Nordstrom addressed the incident Thursday.

“The safety of employees and customers is always the top priority,” said CEO Erik Nordstrom.” Certainly what happened in our Topanga store is disturbing to all of us. But the loss is a concern. Losses from theft are at historical highs.”

In its earnings call last week,
Target
(TGT) said its stores saw a 120% increase in theft incidents involving violence or threats of violence.

Shrink Is Eating Away at Margins

From a financial standpoint, company margins have been victims of the rise in theft.

“[Shrink] is something that we’ve called out in the last two quarters that has weighed on our margins,” said Jill Timm,
Kohl’s
(KSS) chief financial officer. Gross margin fell 0.61 percentage points this quarter.

Home Depot
(HD) saw its gross margin fall by 0.08 percentage points from a year earlier, mainly because of shrink.
Academy Sports & Outdoors
(ASO) noted that total losses from shrink were 0.76 percentage points higher than the year-ago quarter. Dick’s said higher shrink would reduce full-year gross margins by about 0.5 percentage point.

Some executives now expect shrink to pressure margins throughout the fiscal year.
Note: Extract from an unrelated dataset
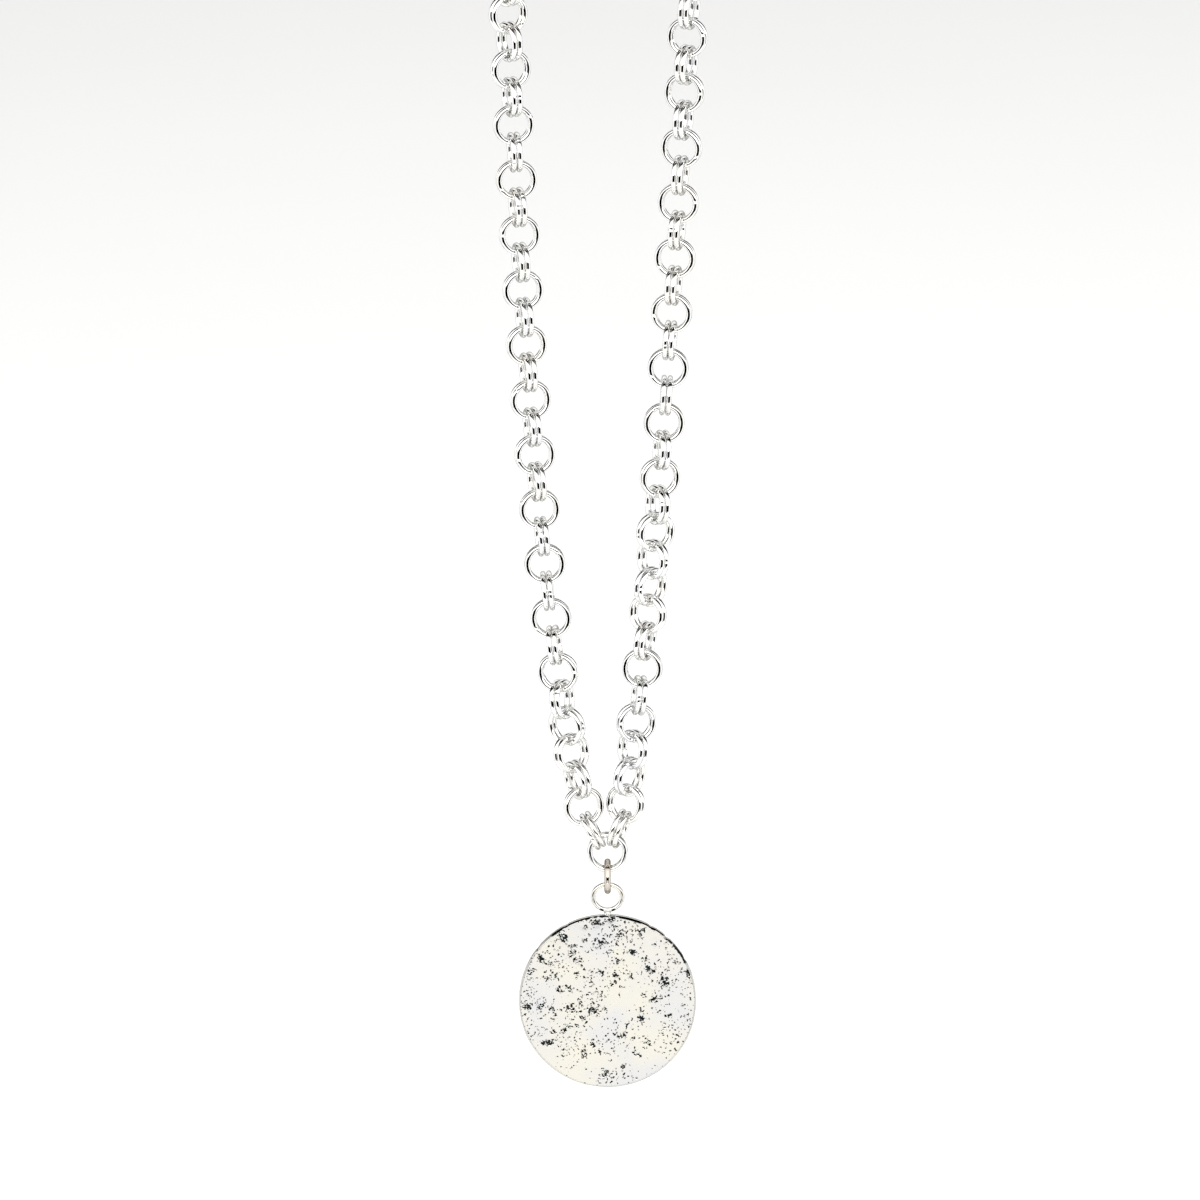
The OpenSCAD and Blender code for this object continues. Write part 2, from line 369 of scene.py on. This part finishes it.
def ring_radii(ring_of_point, arm, axis):
    """Mean radius and wire radius of each ring, from its points' arms from its centre."""
    height = (arm * axis[ring_of_point]).sum(1)
    square = (arm**2).sum(1)
    reach = np.sqrt(square - height**2)
    # On a torus, the square is a straight line over the reach: 2 R reach + r² - R²
    terms = np.stack([reach, square, reach * square, reach**2], 1)
    means = group_mean(ring_of_point, np.ones(len(arm)), terms).T
    mean_reach, mean_square, mean_product, mean_reach_square = means
    slope = (mean_product - mean_reach * mean_square) / (mean_reach_square - mean_reach**2)
    radius = slope / 2
    return radius, np.sqrt(mean_square - slope * mean_reach + radius**2)


def ring_places(node):
    """Each ring of a CAD node, from the top down: its centre, axis, mean and wire radius."""
    points, faces = frame_mesh(node)
    ring_of_point = np.unique(connected(len(points), faces), return_inverse=True)[1]
    centre, axis = ring_axes(points, faces, ring_of_point[faces[:, 0]])
    radius, wire = ring_radii(ring_of_point, points - centre[ring_of_point], axis)
    # By height, then across and then depth, rounded so that a last digit doesn't change it
    order = np.lexsort((centre[:, 1].round(5), centre[:, 0].round(5), -centre[:, 2].round(4)))
    return [(centre[i], axis[i], radius[i], wire[i]) for i in order]


def side_directions(axis):
    """Two directions square to the axis and to each other."""
    helper = UPWARD if abs(axis[2]) < UPRIGHT else ACROSS
    u = np.cross(axis, helper)
    u /= np.linalg.norm(u)
    return u, np.cross(axis, u)


def wire_ring(place, rng, sections, sides, cut=SEAM_DEPTH):
    """Points and faces of one ring of round wire, with the fine cut where its ends meet."""
    centre, axis, radius, wire = place
    u, v = side_directions(axis)
    half_cut = SEAM_WIDTH / radius
    turn = np.append(0, np.linspace(half_cut, 2 * math.pi - half_cut, sections))
    seam, oval, thin = (rng.uniform(0, 2 * math.pi) for _ in range(3))
    round_wire = np.linspace(0, 2 * math.pi, sides, endpoint=False)
    # Wider one way than the other, and thinner wire in three places
    at = radius - OVALITY * (1 + np.cos(2 * turn + oval))
    thick = wire * (1 - THINNING * (1 + np.cos(3 * turn + thin)) / 2)
    thick[0] -= cut
    out = u * np.cos(turn + seam)[:, None] + v * np.sin(turn + seam)[:, None]
    reach = at[:, None] + thick[:, None] * np.cos(round_wire)
    rise = thick[:, None] * np.sin(round_wire)
    points = centre + reach[..., None] * out[:, None, :] + rise[..., None] * axis
    return points.reshape(-1, 3), tube_faces(sections + 1, sides, True)


def rings_piece(node, body, slot, material, sections=CHAIN_SECTIONS, sides=CHAIN_SIDES):
    """All rings of a CAD node as one mesh."""
    rng = random.Random(SEEDS[node])
    points, faces = joined([wire_ring(place, rng, sections, sides) for place in ring_places(node)])
    piece = mesh_piece(node + "_wire", points, faces, material)
    return dress(piece, body, slot, node)


# Patterns and circles of the disc


def noise_at(across, up, layer, finer=1):
    """Noise of a layer at each place."""
    depth, places = LAYERS[layer], zip(finer * across, finer * up)
    return np.array([noise.noise(Vector((a, b, depth))) for a, b in places])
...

“The headwinds we’re having in shrink are muting our margins right now,” said Jeffrey Davis, Dollar Tree (DLTR) chief financial officer. Shrink will restrict margins by about 0.75 to 0.80 percentage points on a year-over-year basis, he added.

Theft-Reduction Strategies Are Working, but They Take Time

As Barron’s has reported, many companies have undertaken initiatives to curb shrink. While it takes time for these efforts to take root, some are starting to pay off.

Lowe’s
(LOW), for instance, has invested in asset-protection strategies such as embedding radio-frequency identification technology into power tools to prevent theft. That makes a piece of equipment inoperable until it is scanned and purchased, the company said. Shrink was “in line” with last year’s results, management said.

Factoring losses into projections can also cushion the blow if theft levels rise. Nordstrom, Target,
Foot Locker
(FL),
TJX Cos.
(TJX), and
Kohl’s
were some of the companies that said they had already baked theft into their forecasts for margins. So far, the levels of shrink these companies have seen are in line with projections, they said.

As Target CEO Brian Cornell put it: “Shrink in the second quarter remained consistent with our expectations but well above the sustainable level where we expect to operate over time.”